Buffett later confirmed what Munger had let slip.

“The directors are in agreement that if something were to happen to me tonight, it would be Greg who’d take over tomorrow morning,” Buffett told CNBC. “We’ve always at Berkshire had basically a unanimous agreement as to who should take over the next day.”

Berkshire didn’t respond to requests for comment, and Abel declined to comment through an assistant.

Whitney Tilson, a longtime Buffett watcher at Empire Financial Research, said he doesn’t expect the CEO to step down for at least five years.

When Abel ascends to the top role, he’ll run a company renowned for its size and breadth -- an empire with businesses including auto insurer Geico and retailers such as See’s Candies and Oriental Trading. But he’ll also need to convince many loyal shareholders, and potentially some newcomers, that he’s the man for the job.

Berkshire already is facing pushback from shareholders with two proposals at Saturday’s meeting, one urging the company to better address climate-change risks and the other about diversity and inclusion. Both were voted down.

“The big challenge for Greg is going to be hold off what I perceive to be the increased risk of activism sort of banging on Berkshire’s door,” said Cathy Seifert, an analyst at CFRA Research. “Greg’s tenure at Berkshire is probably going to start with a heightened amount of pressure and activism.”

Buffett has spent more than five decades building Berkshire, with its array of seemingly unrelated businesses, into the massive conglomerate it is today. He’s also sought, in past letters and meetings, to explain Berkshire’s structure and all the reasons the corporation makes sense set up the way it is.

But the stock has lagged the S&P 500 in recent years, stoking criticism about the structure and the lack of investing opportunities for such a massive company. Buffett has been struggling to find ways to deploy a near-record cash pile of US$145.4 billion into higher-returning assets. Those factors could bring calls from activists or shareholders to break up the company, issue a dividend or find other ways to deploy cash.
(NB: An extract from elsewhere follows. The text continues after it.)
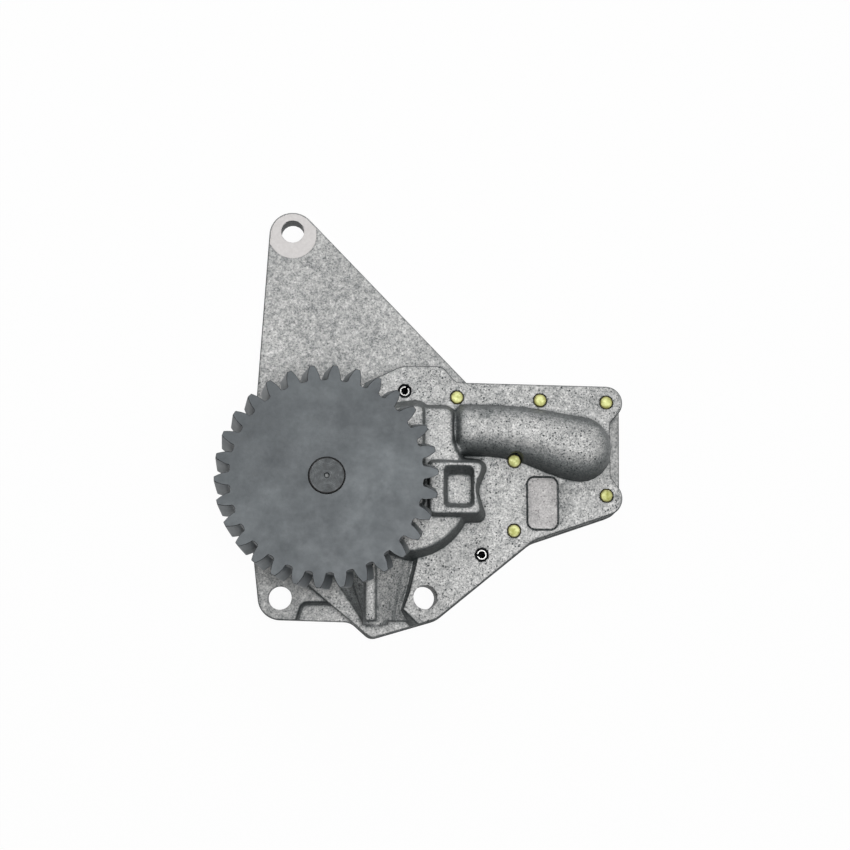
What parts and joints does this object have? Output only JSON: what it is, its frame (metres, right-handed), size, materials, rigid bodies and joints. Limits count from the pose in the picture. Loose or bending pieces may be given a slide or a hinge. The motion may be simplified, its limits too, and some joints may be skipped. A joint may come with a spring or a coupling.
{
  "type": "engine oil pump",
  "caption": "Gear-type engine oil pump: two-part cast housing with triangular bracket arm, helical drive gear, twin pumping gears and sprung relief valve.",
  "frame": {"origin": "drive shaft axis at the back mounting face", "axes": "+Z along the drive shaft from the mounting face to the drive gear, +Y along the bracket arm, +X along the suction duct"},
  "size_m": [0.1888, 0.2043, 0.0638],
  "materials": {
    "cast_aluminium": "as-cast, fine grain",
    "yellow_zinc": "yellow passivated zinc",
    "black_spring_steel": "black oiled",
    "bronze": "machined",
    "ground_steel": "ground",
    "black_rubber": "smooth",
    "dark_steel": "dark phosphated and oiled"
  },
  "bodies": {
    "housing": {"rear_housing": "cast_aluminium", "front_housing": "cast_aluminium", "cover_screws": "yellow_zinc", "upper_spring_pin": "black_spring_steel", "lower_spring_pin": "black_spring_steel", "front_bush": "bronze", "rear_bush": "bronze", "thrust_washer": "bronze", "idler_shaft": "ground_steel", "pressure_port_seal": "black_rubber", "suction_port_seal": "black_rubber", "relief_plug": "ground_steel", "relief_shim": "ground_steel", "relief_spring": "black_spring_steel"},
    "drive": {"drive_gear": "dark_steel", "drive_shaft": "dark_steel", "pump_drive_gear": "ground_steel", "pump_gear_key": "ground_steel"},
    "idler": {"pump_idler_gear": "ground_steel", "idler_bush": "bronze"},
    "piston": {"relief_piston": "ground_steel"}
  },
  "joints": [
    {"name": "drive_spin", "type": "hinge", "parent": "housing", "child": "drive", "pos_m": [0, 0, 0], "axis": [0, 0, 1], "continuous": true},
    {"name": "idler_spin", "type": "hinge", "parent": "housing", "child": "idler", "pos_m": [0.04, 0, 0], "axis": [0, 0, 1], "continuous": true},
    {"name": "relief_open", "type": "slide", "parent": "housing", "child": "piston", "axis": [0, -1, 0], "range_m": [0, 0.006], "stiffness_N_per_m": 4000, "springref_m": -0.003, "deforming": ["relief_spring"]}
  ],
  "couplings": [
    {"joint": "idler_spin", "follows": "drive_spin", "ratio": -1}
  ]
}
Part of the strategy for the post-Buffett era is already decided. Buffett has previously suggested that one of his sons, Howard Buffett, should take over as non-executive chairman to keep the culture intact. Warren Buffett has historically handled Berkshire’s investments, but has added two deputies, Todd Combs and Ted Weschler, in recent years to help him with the US$282 billion stock portfolio. The pair could continue to help when Abel takes over.

Investors got a glimpse of Abel’s style at the past two annual meetings. This year, he put up a presentation to talk about the energy businesses’ climate disclosures. His demeanor is more formal than the humor that marks presentations by Buffett or Munger.
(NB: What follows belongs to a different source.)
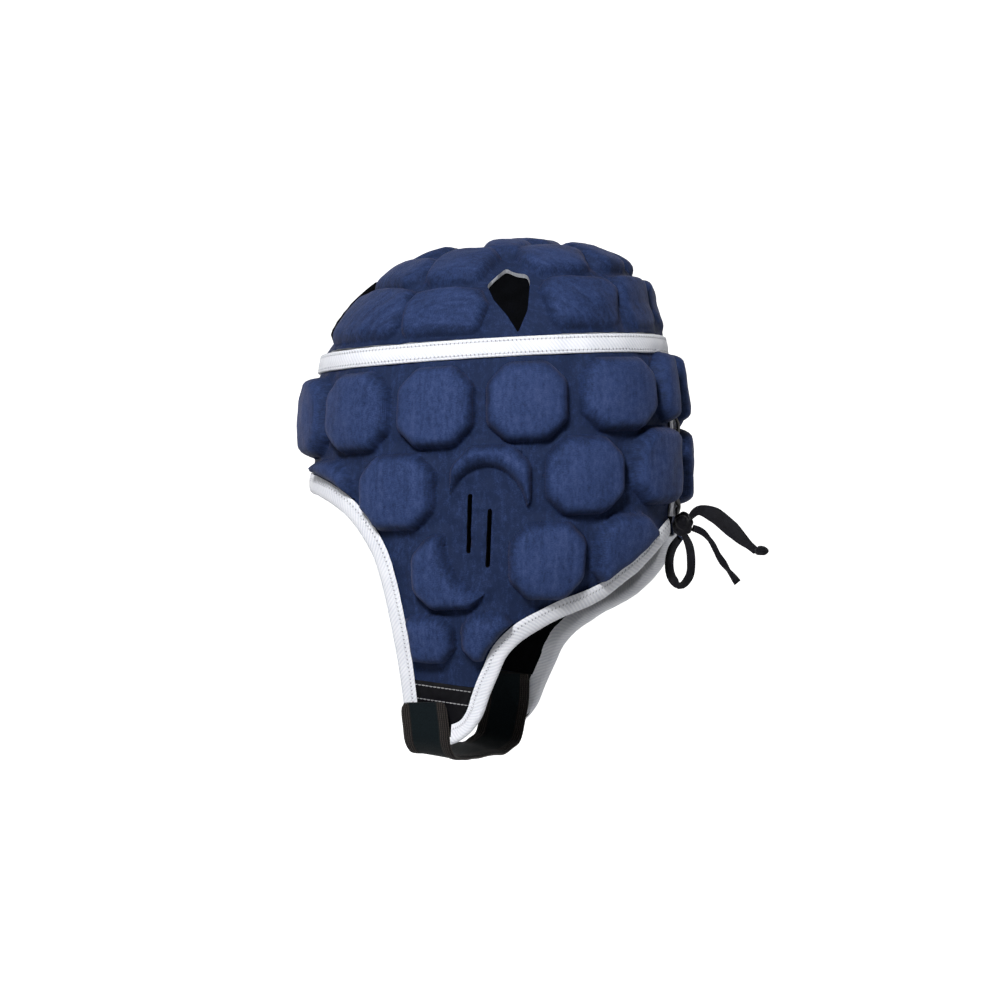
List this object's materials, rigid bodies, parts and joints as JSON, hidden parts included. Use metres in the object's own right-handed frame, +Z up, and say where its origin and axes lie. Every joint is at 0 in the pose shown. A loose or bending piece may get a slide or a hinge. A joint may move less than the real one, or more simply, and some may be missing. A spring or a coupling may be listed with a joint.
{
  "type": "rugby scrum cap",
  "caption": "Padded stretch scrum cap with crown vents, ear slots, white bindings, laced back and a chin strap, in worn form.",
  "frame": {"origin": "inside of the crown, where the top of the head rests", "axes": "+Z up, -Y towards the forehead, +X towards the wearer's left"},
  "size_m": [0.1738, 0.2521, 0.2791],
  "materials": {
    "navy_jersey": "brushed stretch jersey over foam",
    "black_lining": "matt stretch lining",
    "white_twill": "matt twill tape",
    "black_webbing": "ribbed webbing",
    "black_lace": "satin flat lace"
  },
  "bodies": {
    "root": {"side_panel": "navy_jersey", "crown_panel": "navy_jersey", "side_lining": "black_lining", "crown_lining": "black_lining", "crown_band": "white_twill", "front_binding": "white_twill", "rear_binding_left": "white_twill", "rear_binding_right": "white_twill", "gap_binding_left": "white_twill", "gap_binding_right": "white_twill", "chin_tab_left": "black_webbing", "chin_tab_right": "black_webbing", "chin_strap": "black_webbing", "lacing": "black_lace", "lace_knot": "black_lace", "lace_loop": "black_lace", "lace_tail_long": "black_lace", "lace_tail_short": "black_lace"}
  },
  "joints": []
}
But Abel’s level of insight into Berkshire’s businesses and his formality could give investors a useful level of transparency, according to Jim Shanahan, an analyst at Edward D. Jones & Co. Plus, Buffett has been cutting back on travel in recent years, and Abel’s younger age might afford him the chance to visit the operating businesses more frequently.

“There’s a chance here that he’s a more traditional CEO, not a chief capital allocator or stock picker,” Shanahan said. “He’s operationally a more traditional CEO, and there’s maybe some opportunity here for him to have a substantial impact on bottom-line operating results at these operating companies.”
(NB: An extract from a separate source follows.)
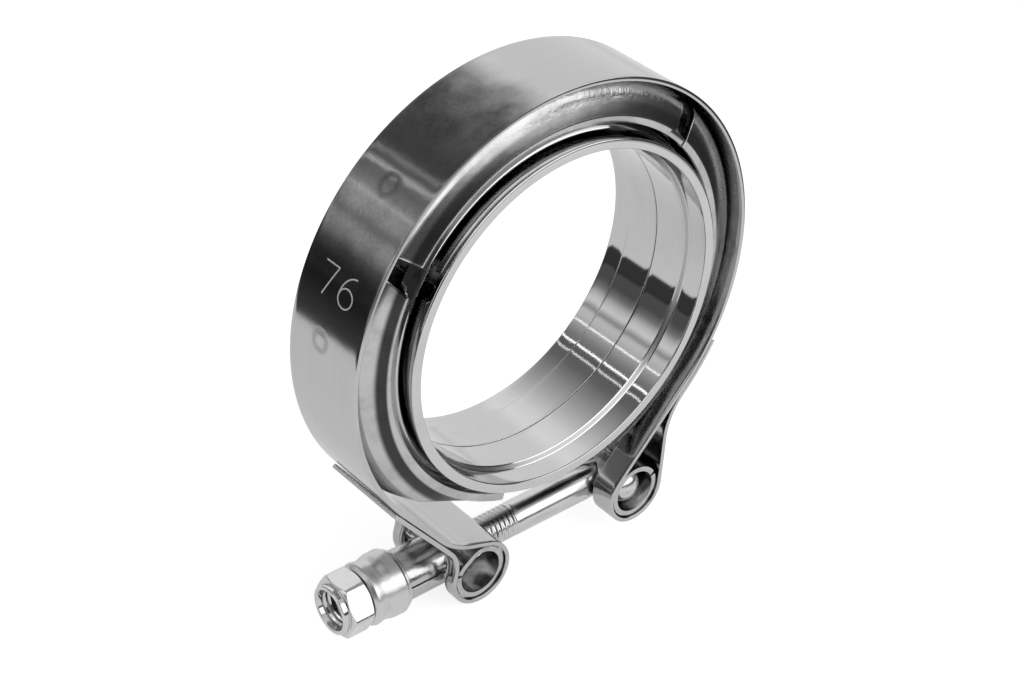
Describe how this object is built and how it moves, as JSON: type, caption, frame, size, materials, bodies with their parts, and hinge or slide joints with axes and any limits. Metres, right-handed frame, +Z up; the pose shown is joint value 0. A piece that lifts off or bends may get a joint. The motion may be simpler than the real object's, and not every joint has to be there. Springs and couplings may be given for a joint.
{
  "type": "v-band clamp",
  "caption": "V-band clamp closed round a pair of tube flanges: folded strap band, channel retainers, T-bolt, thrust collar and lock nut.",
  "frame": {"origin": "on the gas bore's axis, half way across the band, where the two flanges meet", "axes": "+Y along the bore from the front flange to the rear flange, +Z up from the bolt toward the top of the ring, +X toward the cross bar of the bolt"},
  "size_m": [0.1048, 0.0291, 0.122],
  "materials": {
    "band_steel": "polished strip",
    "retainer_steel": "rolled sheet",
    "flange_steel": "turned",
    "trunnion_steel": "polished",
    "bolt_steel": "bright",
    "plated_steel": "bright plated"
  },
  "bodies": {
    "clamp": {"band": "band_steel", "retainer_top": "retainer_steel", "retainer_left": "retainer_steel", "retainer_right": "retainer_steel", "barrel_trunnion": "trunnion_steel", "t_bolt_sleeve": "trunnion_steel", "t_bolt": "bolt_steel"},
    "collar": {"thrust_collar": "plated_steel"},
    "nut": {"lock_nut": "plated_steel"},
    "front_flange": {"front_flange": "flange_steel"},
    "rear_flange": {"rear_flange": "flange_steel"}
  },
  "joints": [
    {"name": "collar_slide", "type": "slide", "parent": "clamp", "child": "collar", "axis": [-0.9982, 0, -0.0595], "range_m": [0, 0.007]},
    {"name": "nut_spin", "type": "hinge", "parent": "collar", "child": "nut", "pos_m": [-0.04381, 0, -0.06251], "axis": [-0.9982, 0, -0.0595], "range_deg": [0, 2016]},
    {"name": "front_flange_turn", "type": "hinge", "parent": "clamp", "child": "front_flange", "pos_m": [0, 0, 0], "axis": [0, 1, 0], "continuous": true},
    {"name": "rear_flange_turn", "type": "hinge", "parent": "clamp", "child": "rear_flange", "pos_m": [0, 0, 0], "axis": [0, 1, 0], "continuous": true}
  ],
  "couplings": [
    {"joint": "collar_slide", "follows": "nut_spin", "m_per_rad": 0.00019894}
  ]
}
Abel rose to prominence at Berkshire as a key manager of the energy operations, building those units into a business that now has more than 23,000 employees. He joined a predecessor firm in 1992 and later became part of Berkshire when Buffett bought MidAmerican Energy Holdings Co. in 2000. The executive, who grew up in Canada, is also an astute dealmaker, helping the energy business buy a Nevada utility, NV Energy, and an electric-transmission company in his native Alberta.

Now, Abel has an even wider mandate. He holds roles as a board member at Kraft Heinz Co., the packaged-food company that counts Berkshire as a key shareholder, and sets compensation for the CEOs of the company’s non-insurance businesses. Both Abel and Jain were named vice chairmen in 2018 in promotions that Buffett said at the time were part of the “movement toward succession.” Abel was picked to oversee all the non-insurance businesses, while Jain ran the insurers.

Jain, 69, isn’t out of the picture. He was also on stage Saturday, detailing Geico’s battle with Progressive Corp. and joking about how he wouldn’t want to write insurance with Elon Musk on the other end. Buffett has long praised Jain, saying in 2017 that he’s probably made more money for Berkshire than Buffett has. But age was a determining factor, Buffett said.

“They’re both wonderful guys,” Buffett told CNBC. “The likelihood of someone having a 20-year runway, though, makes a real difference.”

And Jain could stick around to help when Abel takes over, according to Seifert.

“Buffett sort of said out loud what everyone was thinking,” she said about the Abel disclosure. “I also believe that Ajit’s role is secure for as long as he chooses.”